The exercise:
Extract, unchanged, each line of the listing below from its first line through the line that contains "latch_pocket = latch_back", inclusive, and nothing else.

Dataset extract:
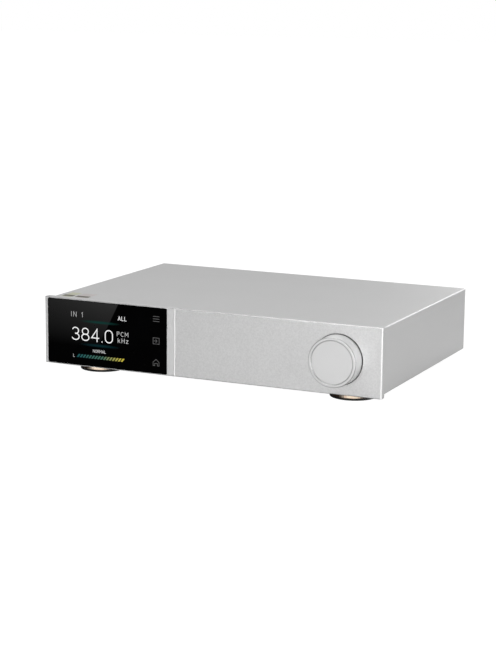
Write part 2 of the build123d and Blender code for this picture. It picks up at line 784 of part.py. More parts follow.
xlr_flange = (26.0, 31.0)
xlr_flange_corner = 2.5
xlr_back = case_back - 18.0
xlr_floor = case_back - 10.0
xlr_collar = 1.2             # round collar in front of the flange
xlr_collar_radius = 10.2
xlr_pin_radius = 1.2
xlr_pins = [(-4.1, 1.9), (4.1, 1.9), (0.0, -3.9)]
output_cavity = 8.1
input_cavity = 9.5
input_core = 7.7
contact_hole = 1.4
latch_travel = 1.4
xlr_screw_length = 6.0
latch_proud = 1.8
latch_length = 6.0
latch_front = flange_face + latch_proud
latch_back = latch_front - latch_length
latch_pocket = latch_back - latch_travel - 0.4


def xlr_shell(x, cavity_radius):
    """Square-flanged round XLR housing, bored to its floor."""
    with BuildPart() as shell:
        with BuildSketch(facing(flange_face)):
            with Locations((x, case_mid)):
                RectangleRounded(*xlr_flange, xlr_flange_corner)
        extrude(amount=bezel)
        chamfer(shell.faces().sort_by(Axis.Y)[-1].edges(), 0.4)
        with BuildSketch(facing(flange_face + xlr_collar)):
            with Locations((x, case_mid)):
                Circle(xlr_collar_radius)
        extrude(amount=bezel + xlr_collar)
        with BuildSketch(facing(case_back)):
            with Locations((x, case_mid)):
                Circle(xlr_body_radius)
        extrude(amount=case_back - xlr_back)
        with BuildSketch(facing(flange_face + xlr_collar)):
            with Locations((x, case_mid)):
                Circle(cavity_radius)
        extrude(amount=flange_face + xlr_collar - xlr_floor, mode=Mode.SUBTRACT)
        # Countersunk screw holes in two opposite corners.
        dx, dz = xlr_screw_offset
        with Locations(*[Location((x - side * dx, flange_face, case_mid + side * dz), (-90, 0, 0))
                         for side in (-1, 1)]):
            CounterSinkHole(clearance_hole, flat_head + slip, depth=bezel, counter_sink_angle=90)
    return shell.part


output_shells = [xlr_shell(x, output_cavity) for x in xlr_output_xs]
with BuildPart() as xlr_outputs:
    add(output_shells)
    with BuildSketch(facing(xlr_floor)):
        for x in xlr_output_xs:
            with Locations(*[(x + dx, case_mid + dz) for dx, dz in xlr_pins]):
                Circle(xlr_pin_radius)
    extrude(amount=xlr_floor - xlr_back, mode=Mode.SUBTRACT)
    # Keyway at the top of each cavity.
    with BuildSketch(facing(flange_face + xlr_collar)):
        with Locations(*[(x, case_mid + output_cavity) for x in xlr_output_xs]):
            Rectangle(2.4, 1.6)
    extrude(amount=flange_face + xlr_collar - xlr_floor, mode=Mode.SUBTRACT)
xlr_outputs.part.label = "xlr_outputs"
export_step(xlr_outputs.part, "parts/xlr_outputs.step")

with BuildPart() as xlr_pin_set:
    with BuildSketch(facing(flange_face - 0.6)):
        for x in xlr_output_xs:
            with Locations(*[(x + dx, case_mid + dz) for dx, dz in xlr_pins]):
                Circle(xlr_pin_radius)
    extrude(amount=flange_face - 0.6 - (xlr_back - 3.5))
    tips = xlr_pin_set.faces().group_by(Axis.Y)[-1].edges()
    chamfer(tips, 0.5)
xlr_pin_set.part.label = "xlr_pin_set"
export_step(xlr_pin_set.part, "parts/xlr_pin_set.step")

input_shell = xlr_shell(xlr_input_x, input_cavity)
with BuildPart() as xlr_input:
    # Housing, open at the back too, where the contact carrier is pushed in.
    add(input_shell)
    with BuildSketch(facing(xlr_floor)):
        with Locations((xlr_input_x, case_mid)):
            Circle(input_cavity)
    extrude(amount=xlr_floor - xlr_back, mode=Mode.SUBTRACT)
    # Contact carrier: a plug in the back of the housing and a core with the three contact holes.
    with BuildSketch(facing(xlr_floor)):
        with Locations((xlr_input_x, case_mid)):
            Circle(input_cavity - slip)
    extrude(amount=xlr_floor - xlr_back)
    with BuildSketch(facing(flange_face)):
        with Locations((xlr_input_x, case_mid)):
            Circle(input_core)
    extrude(amount=flange_face - xlr_floor)
    with BuildSketch(facing(flange_face)):
        with Locations(*[(xlr_input_x - dx, case_mid + dz) for dx, dz in xlr_pins]):
            Circle(contact_hole)
    extrude(amount=flange_face - xlr_floor, mode=Mode.SUBTRACT)
    # Housing and pocket of the release latch.
    with BuildSketch(facing(case_back)):
        with Locations((xlr_input_x, latch_z)):
            Rectangle(latch_width + 2 * latch_wall, latch_height + 2 * latch_wall)
    extrude(amount=case_back - latch_pocket + latch_wall)
    with BuildSketch(facing(flange_face)):
        with Locations((xlr_input_x, latch_z)):
            Rectangle(latch_width + 2 * running, latch_height + 2 * running)
    extrude(amount=flange_face - latch_pocket, mode=Mode.SUBTRACT)
xlr_input.part.label = "xlr_input"
export_step(xlr_input.part, "parts/xlr_input.step")

with BuildPart() as xlr_latch:
    with BuildSketch(facing(latch_front)):
        with Locations((xlr_input_x, latch_z)):
            Rectangle(latch_width, latch_height)
    extrude(amount=latch_length)
    fillet(xlr_latch.faces().sort_by(Axis.Y)[-1].edges(), 0.4)
xlr_latch.part.label = "xlr_latch"
export_step(xlr_latch.part, "parts/xlr_latch.step")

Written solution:
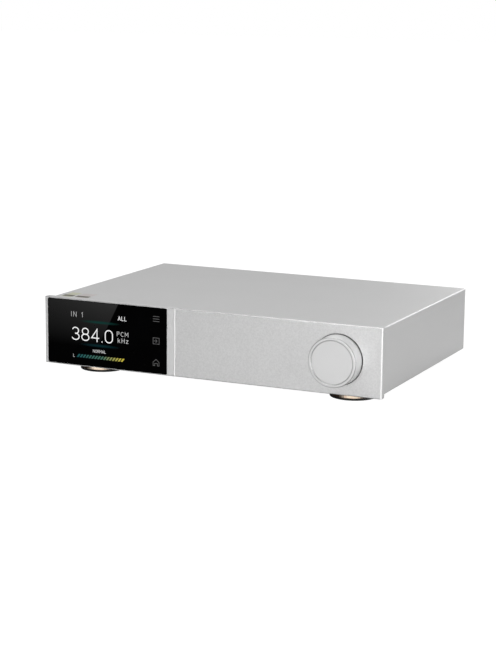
Write part 2 of the build123d and Blender code for this picture. It picks up at line 784 of part.py. More parts follow.
xlr_flange = (26.0, 31.0)
xlr_flange_corner = 2.5
xlr_back = case_back - 18.0
xlr_floor = case_back - 10.0
xlr_collar = 1.2             # round collar in front of the flange
xlr_collar_radius = 10.2
xlr_pin_radius = 1.2
xlr_pins = [(-4.1, 1.9), (4.1, 1.9), (0.0, -3.9)]
output_cavity = 8.1
input_cavity = 9.5
input_core = 7.7
contact_hole = 1.4
latch_travel = 1.4
xlr_screw_length = 6.0
latch_proud = 1.8
latch_length = 6.0
latch_front = flange_face + latch_proud
latch_back = latch_front - latch_length
latch_pocket = latch_back - latch_travel - 0.4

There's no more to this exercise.